A review by zmull
Doctor Who: Engines of War by George Mann

4.0

Just to get it out of the way, anyone wondering how Mann and BBC Books deal with the fact that John Hurt's incarnation of the Doctor is quite specifically not called "the Doctor" can stop wondering. I'm here to answer the question. They ignore it. They just call him the Doctor, both in the narration and in the dialogue.

That fact, combined with a first act so generic you could replace the War Doctor with any other incarnation with only a few minor changes, left me wondering if BBC had any daring in them at all. Fortunately, with the second act the story kicks into gear, with the intrigue, politics, and universe scale threat you could reasonably expect from the first Time War novel. Mann's Time War is not the galaxy splitting psychedelic freak show of Russell T. Davies imaginings. It's a lot closer to the more conventional glimpses in Stephen Moffat's "Day of the Doctor." Still Mann presents an intriguing take on the war.

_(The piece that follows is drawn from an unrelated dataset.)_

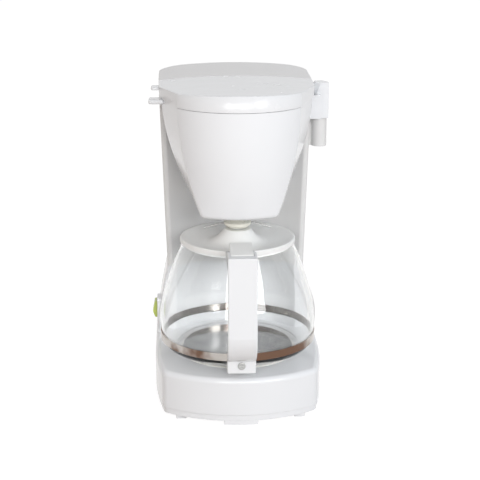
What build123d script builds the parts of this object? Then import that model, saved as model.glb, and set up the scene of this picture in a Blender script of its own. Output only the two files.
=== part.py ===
"""Drip coffee maker: swing-out filter holder, glass carafe on a hot plate.

Frame: origin on the table at the middle of the footprint, +Z up, -Y towards the front.
Sketch coordinates are measured from the carafe axis, which stands at y = BREW_Y.
"""
from build123d import *
import os
from math import asin, cos, degrees, radians, sin, sqrt

os.makedirs("parts", exist_ok=True)

# ---------------------------------------------------------------- driving dimensions (mm)
WALL = 2.2                  # moulded shells
SKIN = 2.5                  # crowned top skins
MOVING_GAP = 0.5            # pieces that move past each other
REST_GAP = 0.3              # pieces that rest on each other and come apart
BORE_CLEARANCE = 0.05       # radial, pin in a running bore
FIT_GAP = 0.05              # radial, fixed piece in its hole

# base and column
FOOT_HEIGHT = 4.0
PLATE_TOP = 10.0            # seam between bottom plate and housing
BASE_TOP = 46.0
BASE_HALF = 80.5            # half width at the flanks
BASE_FRONT = 85.0           # bowed front, ahead of the carafe axis
BASE_FRONT_RADIUS = 120.0
BASE_CORNER_X = BASE_HALF - 7.5                 # where the bowed front ends
BASE_CORNER_R = 12.0
CHEEK_Y = 8.0               # the cheeks reach full width here
REAR = 133.0                # back of the casing, behind the carafe axis
REAR_BOW = 4.0
REAR_CORNER_R = 28.0
BASE_EDGE_R = 5.0
COLUMN_TOP = BASE_TOP + 70.5
COLUMN_WAIST_Z = (BASE_TOP + COLUMN_TOP) / 2
COLUMN_WAIST_HALF = 75.1
COLUMN_TOP_HALF = 68.0
COLUMN_TOP_REAR = REAR - 4.0
WING_Y = 50.0               # front of the column's wings
WING_EDGE_R = 2.5
BAY_CLEARANCE = 4.0         # carafe to column

# hot plate
PLATE_RADIUS = 53.5
HOT_PLATE_TOP = BASE_TOP + 4.0
HOT_PLATE_SHEET = 1.5

# carafe
CARAFE_RADIUS = 75.5        # widest glass
CARAFE_MOUTH_R = 54.0
CARAFE_MOUTH_Z = HOT_PLATE_TOP + 106.0
CARAFE_FOOT_R = CARAFE_RADIUS - 15.5
GLASS = 2.0
BAND_LOW = HOT_PLATE_TOP + 10.0
BAND_HEIGHT = 7.3
BAND_SHEET = 0.9
BAND_GLASS_R = CARAFE_RADIUS - 1.3              # glass under the band
# glass above the band: share of the way up, share of the way in from widest to mouth
GLASS_PROFILE = [(0.166, 0.0), (0.312, 0.056), (0.476, 0.256), (0.735, 0.600), (0.904, 0.888), (1.0, 1.0)]
DOME_TOP = CARAFE_MOUTH_Z + 12.0
HANDLE_FRONT = CARAFE_RADIUS + 39.5             # outer face of the grip
HANDLE_WIDTH = 26.6
HANDLE_THICK = 8.0
HANDLE_TOP = CARAFE_MOUTH_Z + 15.5
LID_ARM_WIDTH = 20.5
CARAFE_PIN_R = 1.5

# head
TANK_TOP = 297.0
TANK_TOP_HALF = 74.3
TANK_WING_Y = 48.5
TANK_BAY_MID = 72.0         # concave front of the tank, at its middle
TANK_WING_LAND = 5.0
TANK_WALL = 2.4
TANK_FLOOR = 2.5
RIM_Z = TANK_TOP - 4.0      # lower edge of the front cover
SEAM_Y = 47.0               # seam between front cover and tank lid
CROWN_TOP = TANK_TOP + 10.5
CROWN_DROP = 4.0            # the top falls this much from middle to side
TOP_EDGE_R = 0.9
COVER_FRONT = 71.5
COVER_BULGE_R = 28.0        # the cover's front curves back with this radius
COVER_FLARE = 1.0           # and its cheeks widen this much up to the crown
COVER_CORNER_X = 57.0
COVER_CORNER_Y = -42.0
COVER_SIDE_X = TANK_TOP_HALF - 1.8
COVER_SIDE_Y = 10.0
COVER_CORNER_R = 6.0
COVER_SECTIONS = 4

# drip stop
VALVE_LOW = DOME_TOP + 2.0
VALVE_CUP_R = 13.0
VALVE_STEM_R = 2.5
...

His take on the War Doctor, here in his first wack outside of DOTD, is fairly safe. I finished the book without a sense of what makes War different from the rest.

If all of this sound very fannish and inaccessible, well, it is. The Engines of War serves as a prequel to both "the End of Time" and "The Day of the Doctor" and a knowledge of those will come in pretty handy. It's also, surprisingly, very much a continuation 1983's "The Five Doctors." Add to that a few important reference to "Genesis of the Daleks" and you've got a steep curve for a reader new to Doctor Who to climb. I can't decide if I'd like to see more War Doctor novels or not. Part of the appeal of the Time War is imagining it for yourself. I'm open to the idea, especially if the War Doctor is giving a bit more of his own personality.